The midocean ridges are where seafloor is formed. Indeed, we find very young rock there with frequent volcanic activity. Less commonly, we also find places where continents are pulling apart, such as the east African rift valley. Over time, the rock moves sideways, cools, and sinks; islands become undersea guyots; sediment piles up on it. Eventually, it can be shoved down under another plate in a collision at a trench. Continental rock, being less dense, does not squash down deep into the earth very well. Instead, in a collision it pushes up into tall mountain ranges, with long thrust faults where rock has been pushed up and over other rocks. Sometimes plate movement is sideways relative to another plate, producing transform boundaries like the San Andreas fault system.
As plates move, other indicators of location will track with them. A plate may move across a narrow column of hot, rising rock in the mantle. This produces a chain of volcanoes, with older and more eroded volcanoes further and further away in the direction of plate motion. Continents near the poles may have glaciers; areas of plates near the equator will have tropical life forms (such as coal-forming swamps on land or high-nutrient loving plankton in the ocean along the equatorial upwelling zone).
Plate motion produces most earthquakes and volcanoes. Not only the location but also the types are distinctive. Not surprisingly, collisions tend to be more violent than pulling apart. Where a plate edge is being subducted, melting of the sinking rock leads to volcanic arcs above the sinking side. Earthquakes can be very large and can be extremely deep in the earth, as the rigid sinking plate can still have quakes at depths where the surrounding asthenosphere would just squish. As expected, earthquakes show a pattern of getting deeper and deeper as you go from the seafloor trench (where one plate is getting bent and shoved under another) in the direction that the plate is sinking. At diverging boundaries, the earthquakes are not as large, and are all quite shallow – hot rock is rising underneath them, so asthenosphere is not very deep. The faulting is characteristically normal (top side of the fault slid down relative to the bottom side), which is what should be found where two sides are moving apart. At collision zones, the faulting is characteristically reverse, where the top is shoving up and over the bottom. (Unsurprisingly, actual boundaries are complex and can have local movement of various sorts.) Along the transform boundaries, faulting is dominantly strike-slip, with one side grinding past the other.
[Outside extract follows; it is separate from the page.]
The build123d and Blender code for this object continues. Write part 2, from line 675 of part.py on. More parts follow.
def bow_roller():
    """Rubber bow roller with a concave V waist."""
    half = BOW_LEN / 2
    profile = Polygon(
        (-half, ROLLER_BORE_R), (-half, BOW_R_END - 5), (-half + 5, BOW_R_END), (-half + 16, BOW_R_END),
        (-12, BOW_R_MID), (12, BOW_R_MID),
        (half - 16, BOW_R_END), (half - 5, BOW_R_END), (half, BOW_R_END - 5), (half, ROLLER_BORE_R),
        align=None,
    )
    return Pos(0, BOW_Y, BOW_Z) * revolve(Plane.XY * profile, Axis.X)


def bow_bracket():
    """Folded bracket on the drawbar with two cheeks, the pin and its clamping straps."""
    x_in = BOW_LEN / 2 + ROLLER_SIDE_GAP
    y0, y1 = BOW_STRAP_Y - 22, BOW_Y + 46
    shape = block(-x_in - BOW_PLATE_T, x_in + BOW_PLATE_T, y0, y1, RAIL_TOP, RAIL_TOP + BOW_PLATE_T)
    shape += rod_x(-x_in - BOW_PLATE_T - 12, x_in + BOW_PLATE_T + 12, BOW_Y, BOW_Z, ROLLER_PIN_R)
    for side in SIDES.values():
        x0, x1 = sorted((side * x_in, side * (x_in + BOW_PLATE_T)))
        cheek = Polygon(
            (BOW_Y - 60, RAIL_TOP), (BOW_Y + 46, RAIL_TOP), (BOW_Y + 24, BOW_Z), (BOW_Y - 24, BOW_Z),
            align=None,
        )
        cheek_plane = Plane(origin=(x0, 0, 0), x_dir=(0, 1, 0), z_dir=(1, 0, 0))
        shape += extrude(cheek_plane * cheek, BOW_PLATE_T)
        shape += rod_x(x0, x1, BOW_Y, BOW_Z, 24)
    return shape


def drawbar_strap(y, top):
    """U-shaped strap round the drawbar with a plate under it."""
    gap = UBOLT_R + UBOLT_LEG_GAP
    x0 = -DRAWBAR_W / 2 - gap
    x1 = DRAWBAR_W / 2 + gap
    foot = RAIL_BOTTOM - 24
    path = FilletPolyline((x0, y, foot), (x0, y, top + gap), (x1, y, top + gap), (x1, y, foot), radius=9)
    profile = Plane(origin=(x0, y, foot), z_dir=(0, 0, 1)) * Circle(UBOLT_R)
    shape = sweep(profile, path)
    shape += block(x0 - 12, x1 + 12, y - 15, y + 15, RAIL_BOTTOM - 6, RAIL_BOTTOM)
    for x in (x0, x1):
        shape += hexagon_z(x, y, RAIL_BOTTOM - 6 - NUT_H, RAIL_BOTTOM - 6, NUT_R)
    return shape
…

These produce different patterns in the earthquakes, just as the melting of different types of rock with different amounts of mixed-in water leads to different styles of volcanoes at different boundaries.
The movement of plates can be tracked today by GPS. In fact, it affects use of GPS. Over a decade or two, what used to be the exact geographic coordinate of the middle of the road may now be the side of the road, so GPS coordinates must be updated. When we look back at evidence of plate motion through the geologic past, we trace a series of movements, with multiple episodes of plates coalescing into a supercontinent and breaking up again. Both the “expanding earth” claims and some young-earth claims seem to reflect having heard of Pangea and its breakup but nothing more. The whole sequence of plate motions must be accounted for. For example, the rocks here in North Carolina only go back to about 1.2 billion years at the oldest, so much of the total history of the earth is missing. Yet they show evidence of three major episodes of colliding that build supercontinents and the breaking apart of those supercontinents, plus about eight collisions of individual small plates and further movement of those pieces before they became lasting parts of the edge of North America. The impossibility of fitting such long sequences of events into a young-earth timescale is what makes creation science completely untenable, as was recognized in the late 1700’s. The standard young-earth approach of piecemeal excuses to dismiss this or that feature ignores the big picture and completely fails to give any comprehensive model of how the earth works. Just like in politics, it is possible to fool a lot of people by harping on real or imagined faults of the opposition, but actual substance would require demonstrating that your option is consistently better than the alternative.
This is actually a rather brief summary of the geological evidence relating to plate tectonics; many more features are relevant as well. A serious attempt at explaining earth history must take all these data into account, rather than picking out a single feature and claiming to explain it.